** Given instruction **
Exactly reproduce the lines beginning with the line that includes "obj.data.transform(world)" and ending with the last line of the data.

★ ★ ★ ★

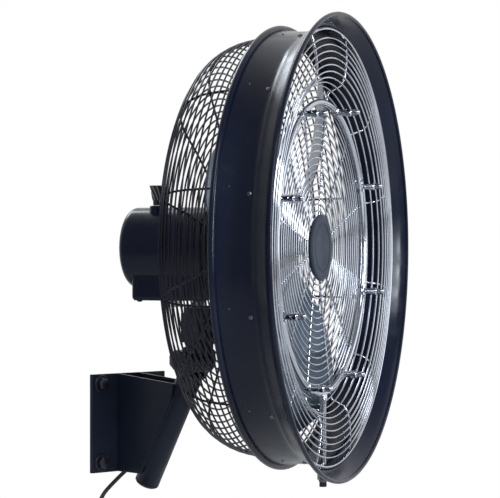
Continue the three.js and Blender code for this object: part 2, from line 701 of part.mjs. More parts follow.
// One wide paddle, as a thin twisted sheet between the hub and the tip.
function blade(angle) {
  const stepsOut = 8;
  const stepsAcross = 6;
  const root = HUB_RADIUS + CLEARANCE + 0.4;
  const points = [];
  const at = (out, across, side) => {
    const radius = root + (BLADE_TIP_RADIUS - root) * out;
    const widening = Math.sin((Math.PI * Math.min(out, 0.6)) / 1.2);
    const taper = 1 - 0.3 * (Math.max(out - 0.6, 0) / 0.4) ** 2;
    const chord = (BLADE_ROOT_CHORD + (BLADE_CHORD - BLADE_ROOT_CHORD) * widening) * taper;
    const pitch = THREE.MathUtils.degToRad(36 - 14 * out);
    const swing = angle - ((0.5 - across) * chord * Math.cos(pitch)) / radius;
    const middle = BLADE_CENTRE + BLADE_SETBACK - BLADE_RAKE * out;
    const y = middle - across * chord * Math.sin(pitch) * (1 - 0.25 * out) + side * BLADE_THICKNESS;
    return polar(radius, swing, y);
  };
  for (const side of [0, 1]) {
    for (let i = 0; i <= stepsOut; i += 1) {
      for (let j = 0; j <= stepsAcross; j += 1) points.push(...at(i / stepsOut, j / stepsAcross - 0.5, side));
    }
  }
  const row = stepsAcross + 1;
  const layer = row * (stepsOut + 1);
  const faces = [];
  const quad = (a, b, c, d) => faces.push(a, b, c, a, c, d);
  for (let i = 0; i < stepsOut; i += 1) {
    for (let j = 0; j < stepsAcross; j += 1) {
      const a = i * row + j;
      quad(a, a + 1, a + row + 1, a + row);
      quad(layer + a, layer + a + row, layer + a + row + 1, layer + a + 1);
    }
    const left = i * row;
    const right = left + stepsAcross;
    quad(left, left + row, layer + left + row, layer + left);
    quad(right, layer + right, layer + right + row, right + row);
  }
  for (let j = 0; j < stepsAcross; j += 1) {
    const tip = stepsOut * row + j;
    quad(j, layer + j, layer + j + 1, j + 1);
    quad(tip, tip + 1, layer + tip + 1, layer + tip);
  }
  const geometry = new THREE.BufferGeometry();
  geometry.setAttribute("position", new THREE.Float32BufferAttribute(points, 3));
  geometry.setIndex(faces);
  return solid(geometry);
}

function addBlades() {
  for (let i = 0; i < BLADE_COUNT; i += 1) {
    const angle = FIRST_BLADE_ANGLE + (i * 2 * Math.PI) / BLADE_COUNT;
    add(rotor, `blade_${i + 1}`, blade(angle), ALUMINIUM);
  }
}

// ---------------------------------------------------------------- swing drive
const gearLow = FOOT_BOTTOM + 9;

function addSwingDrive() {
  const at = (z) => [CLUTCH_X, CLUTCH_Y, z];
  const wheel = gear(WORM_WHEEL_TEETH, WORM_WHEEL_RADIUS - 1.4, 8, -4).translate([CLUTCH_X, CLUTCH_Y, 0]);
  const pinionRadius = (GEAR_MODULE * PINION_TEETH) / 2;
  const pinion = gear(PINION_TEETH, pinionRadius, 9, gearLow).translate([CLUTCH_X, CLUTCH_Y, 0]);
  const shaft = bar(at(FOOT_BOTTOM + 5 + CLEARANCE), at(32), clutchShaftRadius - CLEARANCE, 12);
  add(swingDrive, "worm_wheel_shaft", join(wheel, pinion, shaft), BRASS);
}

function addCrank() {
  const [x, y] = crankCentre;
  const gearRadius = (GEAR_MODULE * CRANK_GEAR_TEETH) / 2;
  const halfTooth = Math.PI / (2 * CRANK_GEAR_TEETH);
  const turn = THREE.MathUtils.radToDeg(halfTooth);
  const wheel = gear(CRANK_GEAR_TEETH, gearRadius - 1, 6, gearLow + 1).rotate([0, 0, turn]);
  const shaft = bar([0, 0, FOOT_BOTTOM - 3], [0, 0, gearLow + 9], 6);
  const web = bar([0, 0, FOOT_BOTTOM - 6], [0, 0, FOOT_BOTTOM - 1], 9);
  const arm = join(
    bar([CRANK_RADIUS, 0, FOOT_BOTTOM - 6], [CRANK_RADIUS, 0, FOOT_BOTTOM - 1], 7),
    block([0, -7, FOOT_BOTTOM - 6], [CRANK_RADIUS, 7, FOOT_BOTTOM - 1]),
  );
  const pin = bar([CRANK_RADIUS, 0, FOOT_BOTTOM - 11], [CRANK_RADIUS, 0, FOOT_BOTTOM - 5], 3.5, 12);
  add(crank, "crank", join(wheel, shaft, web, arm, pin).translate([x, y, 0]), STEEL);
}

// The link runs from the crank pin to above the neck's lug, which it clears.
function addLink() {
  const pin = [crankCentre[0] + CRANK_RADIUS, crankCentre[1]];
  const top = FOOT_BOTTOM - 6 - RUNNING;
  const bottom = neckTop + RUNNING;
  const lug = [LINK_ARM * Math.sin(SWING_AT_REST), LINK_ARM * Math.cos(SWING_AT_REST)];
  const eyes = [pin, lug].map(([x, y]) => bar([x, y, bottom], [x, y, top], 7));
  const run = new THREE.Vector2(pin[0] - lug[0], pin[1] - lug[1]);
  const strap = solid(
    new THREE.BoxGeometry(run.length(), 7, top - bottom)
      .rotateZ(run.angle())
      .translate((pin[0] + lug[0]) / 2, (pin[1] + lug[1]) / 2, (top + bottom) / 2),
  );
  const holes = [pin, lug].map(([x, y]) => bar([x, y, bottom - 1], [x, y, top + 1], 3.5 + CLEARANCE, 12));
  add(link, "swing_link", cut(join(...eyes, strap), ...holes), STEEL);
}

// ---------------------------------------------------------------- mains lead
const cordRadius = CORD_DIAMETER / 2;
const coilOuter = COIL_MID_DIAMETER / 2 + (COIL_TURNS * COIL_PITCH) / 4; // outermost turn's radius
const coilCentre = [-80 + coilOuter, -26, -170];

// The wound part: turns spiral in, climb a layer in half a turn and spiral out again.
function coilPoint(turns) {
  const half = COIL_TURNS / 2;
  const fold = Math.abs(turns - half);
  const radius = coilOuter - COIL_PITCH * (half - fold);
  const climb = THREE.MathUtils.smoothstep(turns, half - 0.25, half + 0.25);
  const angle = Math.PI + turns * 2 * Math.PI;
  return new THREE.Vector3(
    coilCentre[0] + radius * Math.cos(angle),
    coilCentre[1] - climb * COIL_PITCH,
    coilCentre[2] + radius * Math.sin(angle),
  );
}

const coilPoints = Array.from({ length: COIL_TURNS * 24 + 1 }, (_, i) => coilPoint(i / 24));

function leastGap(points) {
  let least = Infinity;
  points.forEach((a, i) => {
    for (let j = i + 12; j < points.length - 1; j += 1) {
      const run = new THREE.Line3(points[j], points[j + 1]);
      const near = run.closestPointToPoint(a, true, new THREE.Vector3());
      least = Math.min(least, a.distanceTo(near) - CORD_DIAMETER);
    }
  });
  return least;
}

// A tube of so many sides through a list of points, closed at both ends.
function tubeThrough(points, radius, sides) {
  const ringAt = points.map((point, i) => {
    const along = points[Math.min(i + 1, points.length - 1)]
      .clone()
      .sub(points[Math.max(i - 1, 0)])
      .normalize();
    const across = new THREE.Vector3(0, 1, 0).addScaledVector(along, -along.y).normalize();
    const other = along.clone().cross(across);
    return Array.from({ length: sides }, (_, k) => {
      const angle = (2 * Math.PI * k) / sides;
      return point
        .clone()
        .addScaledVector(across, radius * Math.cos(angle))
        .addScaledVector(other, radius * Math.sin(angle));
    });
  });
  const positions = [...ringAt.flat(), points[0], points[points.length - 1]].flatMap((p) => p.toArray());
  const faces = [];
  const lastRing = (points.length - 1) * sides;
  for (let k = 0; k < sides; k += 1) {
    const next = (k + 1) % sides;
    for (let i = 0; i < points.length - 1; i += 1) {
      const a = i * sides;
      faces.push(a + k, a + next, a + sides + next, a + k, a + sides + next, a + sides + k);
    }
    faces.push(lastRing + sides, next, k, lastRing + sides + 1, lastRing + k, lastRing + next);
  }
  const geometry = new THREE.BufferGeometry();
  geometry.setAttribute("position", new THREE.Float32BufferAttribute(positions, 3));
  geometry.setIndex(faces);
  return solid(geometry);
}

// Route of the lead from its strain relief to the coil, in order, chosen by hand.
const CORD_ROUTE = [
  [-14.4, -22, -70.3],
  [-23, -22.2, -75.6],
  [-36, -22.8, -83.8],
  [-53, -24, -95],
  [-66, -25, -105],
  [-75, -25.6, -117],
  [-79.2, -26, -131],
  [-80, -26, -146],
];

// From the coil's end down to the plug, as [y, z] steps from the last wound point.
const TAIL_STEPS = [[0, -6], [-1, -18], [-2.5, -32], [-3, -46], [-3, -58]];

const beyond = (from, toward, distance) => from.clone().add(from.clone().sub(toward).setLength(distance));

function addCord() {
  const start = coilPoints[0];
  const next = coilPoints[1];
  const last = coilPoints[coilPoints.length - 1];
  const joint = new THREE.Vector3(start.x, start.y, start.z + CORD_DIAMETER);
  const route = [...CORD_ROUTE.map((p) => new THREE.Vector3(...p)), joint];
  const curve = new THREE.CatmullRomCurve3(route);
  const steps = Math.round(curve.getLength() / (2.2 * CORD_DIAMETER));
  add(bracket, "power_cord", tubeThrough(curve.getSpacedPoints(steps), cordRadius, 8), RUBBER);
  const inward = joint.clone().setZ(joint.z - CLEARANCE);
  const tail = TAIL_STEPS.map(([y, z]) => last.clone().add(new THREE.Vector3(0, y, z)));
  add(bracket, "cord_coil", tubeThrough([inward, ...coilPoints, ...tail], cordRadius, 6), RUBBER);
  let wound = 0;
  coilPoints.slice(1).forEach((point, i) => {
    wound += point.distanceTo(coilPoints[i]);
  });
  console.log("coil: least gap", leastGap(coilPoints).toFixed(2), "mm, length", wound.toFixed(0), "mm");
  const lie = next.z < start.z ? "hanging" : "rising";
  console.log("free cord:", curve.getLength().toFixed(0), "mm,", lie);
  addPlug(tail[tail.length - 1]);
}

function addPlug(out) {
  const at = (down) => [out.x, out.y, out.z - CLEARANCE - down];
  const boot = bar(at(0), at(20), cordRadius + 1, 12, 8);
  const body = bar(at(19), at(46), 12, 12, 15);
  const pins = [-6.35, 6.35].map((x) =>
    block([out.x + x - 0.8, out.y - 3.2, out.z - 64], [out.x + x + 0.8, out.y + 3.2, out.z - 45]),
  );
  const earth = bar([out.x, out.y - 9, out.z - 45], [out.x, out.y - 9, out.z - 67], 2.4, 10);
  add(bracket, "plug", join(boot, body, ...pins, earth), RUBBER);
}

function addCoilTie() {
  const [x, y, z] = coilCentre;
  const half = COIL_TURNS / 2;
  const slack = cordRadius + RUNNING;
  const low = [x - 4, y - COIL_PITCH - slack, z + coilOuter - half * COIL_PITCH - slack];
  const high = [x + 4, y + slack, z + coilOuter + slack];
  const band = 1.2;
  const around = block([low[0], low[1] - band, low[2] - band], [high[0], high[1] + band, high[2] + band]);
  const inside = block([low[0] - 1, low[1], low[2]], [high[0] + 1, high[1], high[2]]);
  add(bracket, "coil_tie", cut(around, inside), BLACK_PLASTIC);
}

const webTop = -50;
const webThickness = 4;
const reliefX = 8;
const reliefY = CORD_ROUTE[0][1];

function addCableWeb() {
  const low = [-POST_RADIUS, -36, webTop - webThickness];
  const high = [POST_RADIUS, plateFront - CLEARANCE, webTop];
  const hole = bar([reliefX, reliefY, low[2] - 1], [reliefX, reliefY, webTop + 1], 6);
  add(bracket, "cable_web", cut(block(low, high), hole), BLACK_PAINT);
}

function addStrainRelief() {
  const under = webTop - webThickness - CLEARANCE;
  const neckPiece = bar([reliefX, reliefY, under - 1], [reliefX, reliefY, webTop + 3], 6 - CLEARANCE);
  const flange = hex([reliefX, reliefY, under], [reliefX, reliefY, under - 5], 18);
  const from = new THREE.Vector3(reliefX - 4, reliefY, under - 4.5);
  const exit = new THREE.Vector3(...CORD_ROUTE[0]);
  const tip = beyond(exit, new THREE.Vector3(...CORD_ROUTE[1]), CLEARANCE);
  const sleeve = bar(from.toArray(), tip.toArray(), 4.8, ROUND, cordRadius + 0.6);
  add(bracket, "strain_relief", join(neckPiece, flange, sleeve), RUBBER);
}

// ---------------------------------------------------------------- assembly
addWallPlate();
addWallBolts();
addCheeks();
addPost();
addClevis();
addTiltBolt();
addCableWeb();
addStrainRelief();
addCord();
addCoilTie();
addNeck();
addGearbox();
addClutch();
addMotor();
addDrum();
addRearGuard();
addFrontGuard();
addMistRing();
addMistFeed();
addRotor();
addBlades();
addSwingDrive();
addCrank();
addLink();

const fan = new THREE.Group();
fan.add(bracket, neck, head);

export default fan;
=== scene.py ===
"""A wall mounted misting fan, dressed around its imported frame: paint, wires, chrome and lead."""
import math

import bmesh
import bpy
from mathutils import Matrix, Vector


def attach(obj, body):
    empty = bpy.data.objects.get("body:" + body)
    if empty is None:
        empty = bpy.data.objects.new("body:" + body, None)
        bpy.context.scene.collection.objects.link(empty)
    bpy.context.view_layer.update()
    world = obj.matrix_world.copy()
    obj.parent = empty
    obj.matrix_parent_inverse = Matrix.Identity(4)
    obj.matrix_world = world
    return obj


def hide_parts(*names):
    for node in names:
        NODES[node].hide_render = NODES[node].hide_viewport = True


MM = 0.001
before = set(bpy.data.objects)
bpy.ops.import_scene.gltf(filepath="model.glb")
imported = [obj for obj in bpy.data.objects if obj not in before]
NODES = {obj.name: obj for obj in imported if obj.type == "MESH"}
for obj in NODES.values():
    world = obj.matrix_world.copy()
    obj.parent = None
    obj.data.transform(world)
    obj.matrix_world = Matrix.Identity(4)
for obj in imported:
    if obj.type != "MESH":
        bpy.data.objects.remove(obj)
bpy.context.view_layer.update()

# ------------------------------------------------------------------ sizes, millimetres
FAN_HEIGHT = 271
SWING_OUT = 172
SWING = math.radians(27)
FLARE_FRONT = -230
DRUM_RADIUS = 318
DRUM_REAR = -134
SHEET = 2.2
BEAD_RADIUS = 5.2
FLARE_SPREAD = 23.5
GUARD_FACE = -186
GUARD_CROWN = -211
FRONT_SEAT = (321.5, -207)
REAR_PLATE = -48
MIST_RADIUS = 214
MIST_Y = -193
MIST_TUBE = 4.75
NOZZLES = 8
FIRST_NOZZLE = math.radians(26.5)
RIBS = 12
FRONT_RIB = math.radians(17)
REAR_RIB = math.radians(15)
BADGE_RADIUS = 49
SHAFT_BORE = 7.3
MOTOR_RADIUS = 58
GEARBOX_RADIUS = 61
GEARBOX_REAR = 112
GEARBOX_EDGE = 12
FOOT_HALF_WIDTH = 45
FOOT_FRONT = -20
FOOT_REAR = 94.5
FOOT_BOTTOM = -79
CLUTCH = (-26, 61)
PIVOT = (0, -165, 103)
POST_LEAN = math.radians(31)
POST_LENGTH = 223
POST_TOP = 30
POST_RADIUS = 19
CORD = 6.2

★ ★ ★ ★

** Complete output **
    obj.data.transform(world)
    obj.matrix_world = Matrix.Identity(4)
for obj in imported:
    if obj.type != "MESH":
        bpy.data.objects.remove(obj)
bpy.context.view_layer.update()

# ------------------------------------------------------------------ sizes, millimetres
FAN_HEIGHT = 271
SWING_OUT = 172
SWING = math.radians(27)
FLARE_FRONT = -230
DRUM_RADIUS = 318
DRUM_REAR = -134
SHEET = 2.2
BEAD_RADIUS = 5.2
FLARE_SPREAD = 23.5
GUARD_FACE = -186
GUARD_CROWN = -211
FRONT_SEAT = (321.5, -207)
REAR_PLATE = -48
MIST_RADIUS = 214
MIST_Y = -193
MIST_TUBE = 4.75
NOZZLES = 8
FIRST_NOZZLE = math.radians(26.5)
RIBS = 12
FRONT_RIB = math.radians(17)
REAR_RIB = math.radians(15)
BADGE_RADIUS = 49
SHAFT_BORE = 7.3
MOTOR_RADIUS = 58
GEARBOX_RADIUS = 61
GEARBOX_REAR = 112
GEARBOX_EDGE = 12
FOOT_HALF_WIDTH = 45
FOOT_FRONT = -20
FOOT_REAR = 94.5
FOOT_BOTTOM = -79
CLUTCH = (-26, 61)
PIVOT = (0, -165, 103)
POST_LEAN = math.radians(31)
POST_LENGTH = 223
POST_TOP = 30
POST_RADIUS = 19
CORD = 6.2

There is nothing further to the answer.